We focus on retail, restaurants and leisure in the liveliest parts of the West End.  Our portfolio comprises nearly 600 shops, restaurants, cafés and pubs, extending to 1 million sq. ft., and accounting for 70% of our current income.  In our locations these uses have a long record of occupier demand exceeding their availability. The portfolio also includes circa. 400,000 sq. ft. of offices and 542 apartments for rent, which provide 17% and 13%, respectively, of our current income.


In addition, we have a 50% interest in the Longmartin joint venture with The Mercers' Company, which has a long leasehold interest in St Martin's Courtyard in Covent Garden. Extending to 1.9 acres, it includes 21 shops, ten restaurants and cafés, 102,000 sq. ft. of offices and 75 apartments.


Our proven management strategy is to create and foster distinctive, attractive and prosperous locations. Its implementation is supported by an experienced management team with an innovative approach to long-term, sustainable income and value creation, and a focus on shareholder returns.  We have a strong balance sheet with modest leverage.


Forward-looking statements


This document may contain certain 'forward-looking' statements.
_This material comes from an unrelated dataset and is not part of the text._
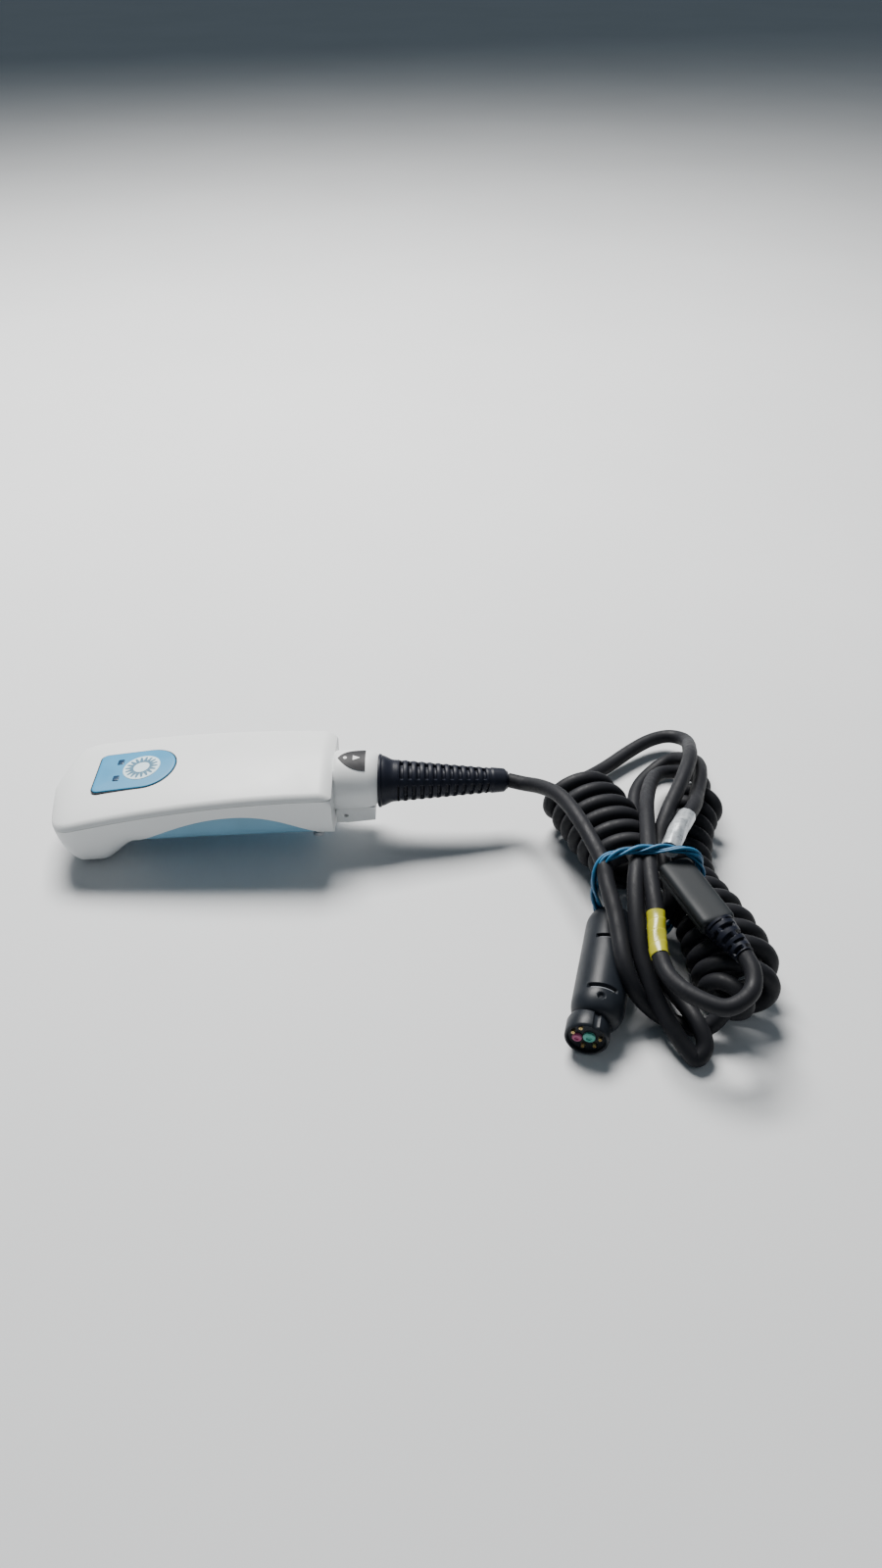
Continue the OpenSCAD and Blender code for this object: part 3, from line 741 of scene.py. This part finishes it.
def make_ferrite():
    """Round case: rounded ends, two latch slots, a split line along each side and two dimples."""
    steps = 180
    points = [ferrite_point(FERRITE_LENGTH * k / steps, 0, 0) for k in range(steps + 1)]

    def radius(s, a):
        x = s * FERRITE_LENGTH
        r = FERRITE_R
        if x < CASE_TOP_ROUND:
            near = (CASE_TOP_ROUND - x) / CASE_TOP_ROUND
            r = FERRITE_R - 0.0045 + 0.0045 * math.sqrt(max(0, 1 - near ** 2))
        if x > FERRITE_LENGTH - CASE_END_ROUND:
            near = (x - FERRITE_LENGTH + CASE_END_ROUND) / CASE_END_ROUND
            r = FERRITE_R - 0.0050 + 0.0050 * math.sqrt(max(0, 1 - near ** 2))
        turn = (a - math.radians(LATCH_TURN) + math.pi) % (2 * math.pi) - math.pi
        for slot in LATCH_SPOTS:
            inside = (1 - step_up(abs(x - slot), 0.0009, 0.0012)) * (1 - step_up(abs(turn), 0.55, 0.60))
            r -= 0.0016 * inside
        for dimple in DIMPLE_SPOTS:
            reach = math.hypot((x - dimple) / 0.0016, turn / 0.14)
            r -= 0.0012 * (1 - step_up(reach, 0.7, 1.1))
        if 0.006 < x < FERRITE_LENGTH - 0.006:
            r -= 0.0003 * (1 - step_up(abs(math.sin(a)), 0.015, 0.035))
        return r

    mesh = swept("ferrite_case", points, radius, 144)
    smooth(mesh, 35)
    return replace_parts(add_object("ferrite_case_look", mesh, DARK), "ferrite_case")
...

By their nature, forward-looking statements involve risk and uncertainty because they relate to future events and circumstances. Actual outcomes and results may differ materially from any outcomes or results expressed or implied by such forward-looking statements.


Any forward-looking statements made by, or on behalf of, Shaftesbury PLC speak only as of the date they are made and no representation or warranty is given in relation to them, including as to their completeness or accuracy or the basis on which they were prepared. Shaftesbury PLC does not undertake to update forward-looking statements to reflect any changes in its expectations with regard thereto or any changes in events, conditions or circumstances on which any such statement is based.


Information contained in this document relating to Shaftesbury PLC or its share price, or the yield on its shares, should not be relied upon as an indicator of future performance.